How to Use an Employee Warning


What you must consider if the employee ignores your warning

 

Veteran managers and Human Resources personnel know that employee turnover is unavoidable. People leave a job to pursue other interests, like going back to school or changing careers and this is the nature of the work world. However, these managers and HR people also know there are a certain percentage of employees who can never get the job done. They may have poor behavior in the workplace, a bad work ethic or have incompatible skills for the work they perform. This is where an employee warning becomes important. You give out an employee warning in hopes of rehabilitating the underperforming employee. But you also must understand that sometimes they work and other times they do not.

The Purpose of an Employee Warning

An employee warning has several uses. First, it tells the employee there is a problem. Second, it gives the company formal documentation to track an employee's problems and, hopefully, their progress in resolving them. Third, it gives you and your worker a common forum to discuss and fix problems.

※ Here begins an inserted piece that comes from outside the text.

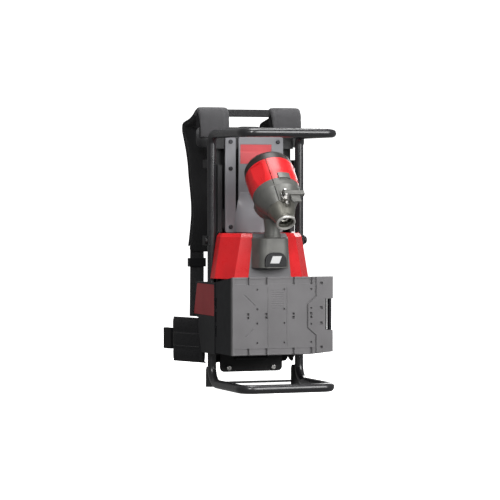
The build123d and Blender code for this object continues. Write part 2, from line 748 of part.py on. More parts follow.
def stator():
    ring = rod(52, 44, Pos(0, 0, 18)) - rod(31.5, 50, Pos(0, 0, 15))
    for i in range(12):
        ring -= Rot(0, 0, 30 * i) * slab(-4, 4, 33, 46, 10, 70)
    return HEAD * ring


def rotor():
    return HEAD * (rod(30.8, 42, Pos(0, 0, 19)) - rod(SPINDLE_R, 50, Pos(0, 0, 15)))


def spindle():
    """Motor shaft that ends in a square drive socket inside the coupling."""
    shaft = rod(SPINDLE_R, 147.5, Pos(0, 0, 4.5)) + rod(10, 26, Pos(0, 0, 152))
    shaft -= Pos(0, 0, 171) * Box(9, 9, 20)
    return HEAD * shaft


def fan():
    disc = rod(16, 5, Pos(0, 0, 68)) + rod(44, 2, Pos(0, 0, 68))
    for i in range(11):
        disc += Rot(0, 0, 360 / 11 * i) * slab(-1, 1, 14, 43, 69, 78)
    return HEAD * (disc - rod(SPINDLE_R, 20, Pos(0, 0, 60)))


def spindle_bearings():
    gap = SPINDLE_R + RUN_FIT
    return join(HEAD * bearing(14, gap, z0, z1) for z0, z1 in ((5, 13), (101, 109), (128, 138)))


def bearing_carrier():
    """Two spoked discs that seat the stator and the bearings."""
    discs = []
    for z0, outer in ((4.2, 50), (100, 52)):
        disc = rod(outer, 9.5, Pos(0, 0, z0)) - rod(14, 30, Pos(0, 0, z0 - 5))
        for i in range(6):
            disc -= Rot(0, 0, 60 * i) * Pos(0, 34, z0 + 5) * Cylinder(10, 30)
        discs.append(HEAD * disc)
    return join(discs)


def coupling_body():
    """Metal nose with the socket that takes the flexible shaft's end."""
    outer = lathe([
        (0, 126), (27.8, 126), (27.8, 147.2), (35.5, 147.2), (33, 156), (26, 176),
        (NOSE_R, 182), (NOSE_R, HEAD_L - 1), (NOSE_R - 1, HEAD_L), (0, HEAD_L),
    ])
    bore = rod(SOCKET_R, 60, Pos(0, 0, 150)) + rod(14, 40, Pos(0, 0, 125))
    bore += rod(MOUTH_R, 30, Pos(0, 0, HEAD_L - MOUTH_L))
    nose = outer - bore
    nose -= Pos(0, 0, LOCK_PIN_T) * Rot(-90, 0, 0) * rod(LOCK_PIN_R + RUN_FIT, 60)
    return HEAD * nose


def lever():
    """Bar that lies across the top of the nose; its +X end lifts."""
    bar = slab(PIVOT_X - 5.5, PIVOT_X + 47, PIVOT_H - 4, PIVOT_H + 6, LEVER_T0, LEVER_T1)
    bar = fillet(bar.edges().filter_by(Axis.Z).sort_by(Axis.X)[:2], 3)
    bar = chamfer(bar.edges().filter_by(Axis.X), 1)
    tab = slab(PIVOT_X + 11, PIVOT_X + 34, PIVOT_H - 3, PIVOT_H + 1.5, LEVER_T1 - 1, LEVER_T1 + 21)
    return HEAD * (bar + tab - rod(2.5 + RUN_FIT, 60, Pos(PIVOT_X, PIVOT_H, 100)))


def lever_pin():
    return HEAD * rod(2.5, 23, Pos(PIVOT_X, PIVOT_H, (LEVER_T0 + LEVER_T1) / 2 - 11.5))


EAR = [
    (-8, 36), (10, 36), (6, PIVOT_H + 4), (2, PIVOT_H + 7), (-4, PIVOT_H + 7), (-6.5, PIVOT_H + 2),
]


def lever_bracket():
    """Two bright ears that carry the lever's pivot pin."""
    ears = []
    for t0 in (LEVER_T0 - 3.5, LEVER_T1 + 0.5):
        ears.append(Pos(PIVOT_X, 0, 0) * prism_z(EAR, t0, t0 + 3))
    saddle = slab(PIVOT_X - 8, PIVOT_X + 10, 36, PIVOT_H - 7.4, LEVER_T0 - 3.5, LEVER_T1 + 3.5)
    bracket = saddle + ears[0] + ears[1]
    bracket -= rod(2.5, 60, Pos(PIVOT_X, PIVOT_H, 100))
    return (HEAD * bracket) - gearcase_blank() - (HEAD * rod(28.2, 60, Pos(0, 0, 110)))


def lock_pin():
    """Radial pin that catches the groove of the flexible shaft's end."""
    pin = Pos(0, SOCKET_R - 3, LOCK_PIN_T) * Rot(-90, 0, 0) * rod(LOCK_PIN_R, 28)
    head = Pos(0, SOCKET_R + 23, LOCK_PIN_T) * Rot(-90, 0, 0) * rod(5, 3)
    return HEAD * (pin + head)


def screw_place(angle, t):
    return Rot(0, 0, angle) * Pos(0, MOTOR_R - 4.5, t) * Rot(-90, 0, 0)


def head_screw(angle, t):
    """Socket screw that closes the clamshells, on the right half."""
    return HEAD * screw_place(angle, t) * (rod(3.6, 5.1) - Pos(0, 0, 4) * Box(3, 3, 3))


screw_pockets = join(HEAD * screw_place(*place) * rod(3.65, 30) for place in SCREW_PLACES)
parts["motor_right_shell"] = parts["motor_right_shell"] - screw_pockets
parts["motor_screws"] = join(head_screw(*place) for place in SCREW_PLACES)
parts["tail_cap"] = tail_cap()
parts["motor_stator"] = stator()
parts["motor_rotor"] = rotor()
parts["drive_spindle"] = spindle()
parts["cooling_fan"] = fan()
parts["spindle_bearings"] = spindle_bearings()
parts["bearing_carriers"] = bearing_carrier()
parts["coupling_nose"] = coupling_body()
parts["release_lever"] = lever()
parts["lever_pivot_pin"] = lever_pin()
parts["lever_bracket"] = lever_bracket()
parts["lock_pin"] = lock_pin()


# --- soft goods ------------------------------------------------------------------------------
def back_pad():
    """Pad on the board: crowned between the strap roots, notched under them."""
    side, notch = PAD_HALF, PAD_Z1 - 27
    neck = YOKE_IN - 0.6
    half = [(side, PAD_Z0), (side, notch), (neck, notch), (neck, PAD_Z1 - 7), (25, PAD_Z1 - 1)]
    return prism_y(mirrored_outline(half), PAD_Y0, PAD_Y1)


STRAP_BACK = [
    (56, 640.4), (58, 690), (62, 703), (74, 706.5), (102, 694), (140, 684), (182, 676), (201, 667),
    (193, 650), (172, 612), (154, 585), (146, 540), (136, 505), (124, 472), (121, 440),
    (130, 400), (140, 368), (150, 345), (148, 333), (136, 331),
]
STRAP_FRONT = [
    (126, 340), (120, 372), (110, 404), (102, 438), (105, 478), (117, 512), (127, 548),
    (136, 596), (152, 628), (160, 645), (150, 655), (124, 664), (100, 674), (84, 682), (82, 640.4),
]
SADDLE = [
    (45.5, 625), (50.9, 625), (50.9, 655.4), (55.7, 655.4), (55.7, 640.4), (82, 640.4),
    (84, 682), (84, 702), (74, 706.5), (58, 703), (48, 690), (45.5, 660),
]


def shoulder_strap():
    """Padded strap: saddle over the board's head, out, and down the wearer's side."""
    body = prism_x(STRAP_BACK + STRAP_FRONT, STRAP_IN, STRAP_OUT)
    return body + prism_x(SADDLE, YOKE_IN, STRAP_OUT)


BELT_PLAN = [
    (112.6, 62), (112.6, 80), (122, 100), (136, 136), (150, 170), (160, 186),
    (170, 184), (163, 164), (149, 126), (134, 92), (125, 76), (125, 62),
]


def hip_wing():
    """Padded wing of the hip belt, curving forward round the hip."""
    return prism_z(BELT_PLAN, BELT_Z0, BELT_Z1)


def belt_buckle():
    """Side-release buckle half with its web at the wing's tip."""
    outline = [(160.5, 186.6), (170.5, 184.6), (180, 213), (176, BELT_TIP - 0.2), (168, BELT_TIP)]
    return prism_z(outline, 88, 142)


def web_section(x, y, z):
    """Cross-section of the flat web from its inner back corner."""
    return Pos(x, y, z) * Rectangle(WEB_W, WEB_T, align=(Align.MIN, Align.MIN))


def lower_web():
    """Flat web: straight through its buckle, then down and back to the belt."""
    upright = extrude(web_section(WEB_X, WEB_Y, 296), amount=34.6)
    slope = loft([
        web_section(WEB_X + 11, WEB_Y - 28, BELT_Z1 + 0.3),
        web_section(WEB_X, WEB_Y, 296),
    ], ruled=True)
    return upright + slope


def strap_ladder():
    """Ladder-lock buckle that joins the strap's end to the lower web."""
    x1, y1 = WEB_X + WEB_W, WEB_Y + WEB_T
    block = slab(WEB_X - 3.5, x1 + 3.5, WEB_Y - 4, y1 + 7, 300, 322)
    return block - slab(WEB_X - 0.3, x1 + 0.3, WEB_Y - 0.3, y1 + 0.3, 298, 324)


def carry_handle():
    """Webbing carry handle between the two strap crests."""
    return slab(0.4 - YOKE_IN, YOKE_IN - 0.4, 63, 66.5, 680.5, 701)


parts["back_pad"] = back_pad()
parts["shoulder_straps"] = join(pair(shoulder_strap))
parts["hip_wings"] = join(pair(hip_wing))
parts["belt_buckles"] = join(pair(belt_buckle))
parts["lower_webs"] = join(pair(lower_web))
parts["strap_ladder_locks"] = join(pair(strap_ladder))
parts["carry_handle"] = carry_handle()


os.makedirs("parts", exist_ok=True)
for name, solid in parts.items():
    placed = [Pos(0, ORIGIN_SHIFT, 0) * body for body in solid.solids()]
    export_step(join(placed), f"parts/{name}.step")
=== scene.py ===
import json
import math

import bmesh
import bpy
import numpy as np
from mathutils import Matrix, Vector

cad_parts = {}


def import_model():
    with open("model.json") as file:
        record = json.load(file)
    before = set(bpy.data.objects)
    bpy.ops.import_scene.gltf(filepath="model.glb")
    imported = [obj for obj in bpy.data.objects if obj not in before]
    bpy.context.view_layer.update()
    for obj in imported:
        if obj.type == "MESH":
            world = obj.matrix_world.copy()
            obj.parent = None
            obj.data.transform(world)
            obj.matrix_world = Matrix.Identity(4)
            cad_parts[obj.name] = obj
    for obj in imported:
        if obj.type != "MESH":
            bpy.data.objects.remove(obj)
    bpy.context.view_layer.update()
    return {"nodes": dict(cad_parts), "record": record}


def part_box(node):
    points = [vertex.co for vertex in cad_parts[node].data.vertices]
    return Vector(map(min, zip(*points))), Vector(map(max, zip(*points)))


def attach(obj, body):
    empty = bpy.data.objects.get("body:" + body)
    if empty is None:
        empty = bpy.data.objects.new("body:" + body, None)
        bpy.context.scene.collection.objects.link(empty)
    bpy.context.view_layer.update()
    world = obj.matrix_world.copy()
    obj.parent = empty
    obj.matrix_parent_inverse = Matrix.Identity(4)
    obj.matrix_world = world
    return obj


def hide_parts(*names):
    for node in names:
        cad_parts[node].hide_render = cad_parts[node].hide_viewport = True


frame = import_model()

MM = 0.001
SIDES = (-1, 1)
HANDS = ((-1, "left"), (1, "right"))
HEAD_AXIS = (0, -0.69466, -0.71934)
# The lines of the harness are given from the frame's datum, which lies this far
# along Y from the origin.
SHIFT = 12.35 * MM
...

You can give either a verbal or written warning. In either case, you and the employee must meet in a private, or semi-private setting to discuss specific behaviors or work performance that need improvement. Issuing this warning should prompt a two-way conversation between you and your worker. You must clearly communicate what the problems are and how they negatively affect the business. Then you and the employee must come up with a plan to fix these issues. Specific tasks, behaviors and dates should be agreed on. Then both you and the employee sign off on the warning form and you place the document in the worker's file. Later you may revisit the warning if you do not see improvement in the employee's behavior.

When Giving an Employee Warning no Longer Works

You may find yourself giving an employee more than one warning. The employee may not take these warnings seriously or simply just cannot do the job. When you have given multiple warnings to an employee for the same problem, it may be time for your company to cut ties with this person. At this point, your employee warnings become the documentation your company needs to fire this individual. Terminating an employee is never an easy process either for you or the worker, but sometimes you will have no choice. If you consistently use employee warnings with a fair policy of progressive discipline, you at least have the peace of mind that you tried your best to rehabilitate your worker.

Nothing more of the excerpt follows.